Of particular note for this subject, Tea Party members are way more likely than the average American to trust banks and credit card companies to police themselves with regard to fair treatment of customers, versus government oversight.
In short, while it isn’t a bunch of Jamie Dimons, the Tea Party on average enjoys considerably more economic power and privilege than your everyday voter. As Michael Lind put it, they are “the ‘local notables’ — provincial elites whose power and privileges are threatened from above by a stronger central government they do not control and from below by the local poor and the local working class.”
That class position is important to understanding how the Tea Party has responded to the 2008 collapse, because class played a huge role in how people fared in its aftermath. Older Americans who did lose their jobs have faced an especially brutal situation, but employment for older Americans with college degrees was not hit nearly as hard as for the country as a whole. Also keep in mind that Tea Party members are more likely to be retired, and educated white Americans are much more likely to have built up the kind of wealth necessary to weather such crises.
The point is that, demographically speaking, Tea Party members may have been hurt by the 2008 recession, but they weren’t devastated by it. It’s for other groups of Americans — less educated, poorer, nonwhite — for whom Wall Street shenanigans and the recessions they induce are existential threats.
Meanwhile, because of their class position, the Tea Party also shares with Wall Street a hostility to big government and regulation, broadly speaking. From a self-interested standpoint, then, it actually makes a fair amount of sense for the Tea Party to oppose both regulating Wall Street and bailing it out: if the banks made bad bets, then let them fail and let the chips fall where they may. That, after all, is how capitalism is supposed to function.

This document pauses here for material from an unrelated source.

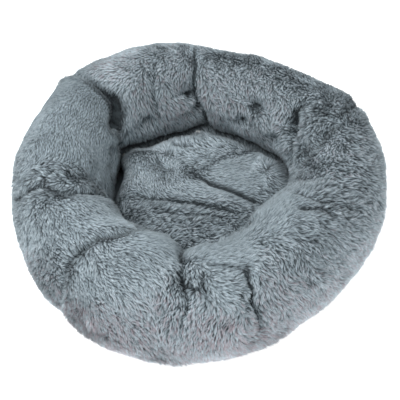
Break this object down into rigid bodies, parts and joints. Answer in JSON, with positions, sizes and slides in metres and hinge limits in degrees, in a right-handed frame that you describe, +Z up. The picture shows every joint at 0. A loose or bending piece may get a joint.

Much of the American right’s understanding of economics and its relationship to government is characterized by a lack of desperation. The idea that questions of security or starvation, dignity or destitution, could trump the abstract principles of “how capitalism works,” is just absent. The Tea Party arguably views Wall Street not as manipulative overlords, but as competitors in the sport of capitalism. Richer and more powerful competitors, obviously. But competitors still. And while they don’t want their competitors getting unfairly bailed out by the referees, they don’t want the game to be changed, either.
It is for less fortunate and less privileged Americans that the game itself is the problem.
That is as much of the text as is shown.